_WHAT TO DO_.
Give back the entire listing verbatim.

--- SOURCE MATERIAL ---

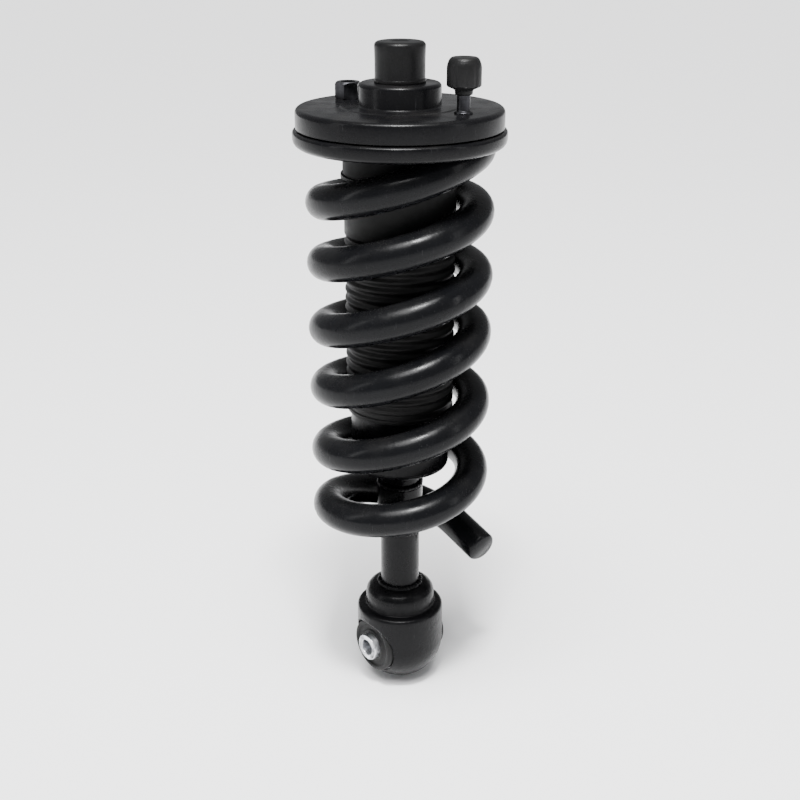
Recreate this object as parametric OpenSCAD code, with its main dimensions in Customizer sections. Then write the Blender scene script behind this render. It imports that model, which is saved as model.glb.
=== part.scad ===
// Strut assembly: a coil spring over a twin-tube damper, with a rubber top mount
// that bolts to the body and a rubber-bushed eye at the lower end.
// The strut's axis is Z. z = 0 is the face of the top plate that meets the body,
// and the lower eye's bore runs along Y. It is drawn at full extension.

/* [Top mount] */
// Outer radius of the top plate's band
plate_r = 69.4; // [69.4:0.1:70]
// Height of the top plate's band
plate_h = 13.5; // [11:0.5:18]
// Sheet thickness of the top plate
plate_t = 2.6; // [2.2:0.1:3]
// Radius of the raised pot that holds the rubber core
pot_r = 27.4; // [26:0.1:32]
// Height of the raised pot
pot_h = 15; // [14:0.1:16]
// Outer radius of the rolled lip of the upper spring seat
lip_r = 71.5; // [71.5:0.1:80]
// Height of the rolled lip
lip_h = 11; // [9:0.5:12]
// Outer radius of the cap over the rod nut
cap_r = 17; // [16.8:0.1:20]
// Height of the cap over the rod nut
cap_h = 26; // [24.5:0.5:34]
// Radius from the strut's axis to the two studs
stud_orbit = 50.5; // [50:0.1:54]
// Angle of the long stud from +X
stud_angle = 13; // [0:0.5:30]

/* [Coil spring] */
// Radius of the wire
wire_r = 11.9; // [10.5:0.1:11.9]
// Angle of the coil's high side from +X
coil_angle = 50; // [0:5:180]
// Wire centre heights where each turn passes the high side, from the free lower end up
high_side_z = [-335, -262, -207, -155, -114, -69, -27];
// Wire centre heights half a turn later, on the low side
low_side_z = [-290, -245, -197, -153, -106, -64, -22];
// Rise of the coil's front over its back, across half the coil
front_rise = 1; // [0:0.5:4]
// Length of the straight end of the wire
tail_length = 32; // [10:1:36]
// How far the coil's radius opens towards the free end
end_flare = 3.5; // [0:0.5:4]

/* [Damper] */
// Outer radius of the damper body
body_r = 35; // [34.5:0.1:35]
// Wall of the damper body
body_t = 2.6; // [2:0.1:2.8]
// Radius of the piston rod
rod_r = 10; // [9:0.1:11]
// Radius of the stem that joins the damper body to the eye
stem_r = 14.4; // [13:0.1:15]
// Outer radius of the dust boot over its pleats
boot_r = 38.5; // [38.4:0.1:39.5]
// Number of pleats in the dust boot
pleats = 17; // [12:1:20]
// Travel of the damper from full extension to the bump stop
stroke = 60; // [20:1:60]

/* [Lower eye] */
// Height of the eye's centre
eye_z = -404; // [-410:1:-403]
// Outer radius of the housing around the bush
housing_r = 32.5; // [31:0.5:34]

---

_WRITTEN SOLUTION_.
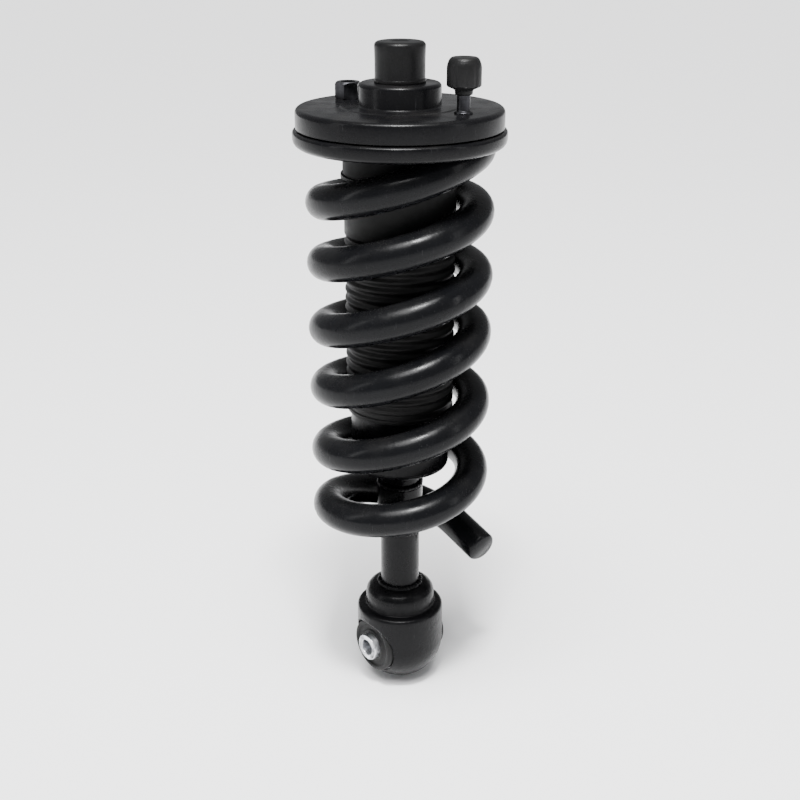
Recreate this object as parametric OpenSCAD code, with its main dimensions in Customizer sections. Then write the Blender scene script behind this render. It imports that model, which is saved as model.glb.
=== part.scad ===
// Strut assembly: a coil spring over a twin-tube damper, with a rubber top mount
// that bolts to the body and a rubber-bushed eye at the lower end.
// The strut's axis is Z. z = 0 is the face of the top plate that meets the body,
// and the lower eye's bore runs along Y. It is drawn at full extension.

/* [Top mount] */
// Outer radius of the top plate's band
plate_r = 69.4; // [69.4:0.1:70]
// Height of the top plate's band
plate_h = 13.5; // [11:0.5:18]
// Sheet thickness of the top plate
plate_t = 2.6; // [2.2:0.1:3]
// Radius of the raised pot that holds the rubber core
pot_r = 27.4; // [26:0.1:32]
// Height of the raised pot
pot_h = 15; // [14:0.1:16]
// Outer radius of the rolled lip of the upper spring seat
lip_r = 71.5; // [71.5:0.1:80]
// Height of the rolled lip
lip_h = 11; // [9:0.5:12]
// Outer radius of the cap over the rod nut
cap_r = 17; // [16.8:0.1:20]
// Height of the cap over the rod nut
cap_h = 26; // [24.5:0.5:34]
// Radius from the strut's axis to the two studs
stud_orbit = 50.5; // [50:0.1:54]
// Angle of the long stud from +X
stud_angle = 13; // [0:0.5:30]

/* [Coil spring] */
// Radius of the wire
wire_r = 11.9; // [10.5:0.1:11.9]
// Angle of the coil's high side from +X
coil_angle = 50; // [0:5:180]
// Wire centre heights where each turn passes the high side, from the free lower end up
high_side_z = [-335, -262, -207, -155, -114, -69, -27];
// Wire centre heights half a turn later, on the low side
low_side_z = [-290, -245, -197, -153, -106, -64, -22];
// Rise of the coil's front over its back, across half the coil
front_rise = 1; // [0:0.5:4]
// Length of the straight end of the wire
tail_length = 32; // [10:1:36]
// How far the coil's radius opens towards the free end
end_flare = 3.5; // [0:0.5:4]

/* [Damper] */
// Outer radius of the damper body
body_r = 35; // [34.5:0.1:35]
// Wall of the damper body
body_t = 2.6; // [2:0.1:2.8]
// Radius of the piston rod
rod_r = 10; // [9:0.1:11]
// Radius of the stem that joins the damper body to the eye
stem_r = 14.4; // [13:0.1:15]
// Outer radius of the dust boot over its pleats
boot_r = 38.5; // [38.4:0.1:39.5]
// Number of pleats in the dust boot
pleats = 17; // [12:1:20]
// Travel of the damper from full extension to the bump stop
stroke = 60; // [20:1:60]

/* [Lower eye] */
// Height of the eye's centre
eye_z = -404; // [-410:1:-403]
// Outer radius of the housing around the bush
housing_r = 32.5; // [31:0.5:34]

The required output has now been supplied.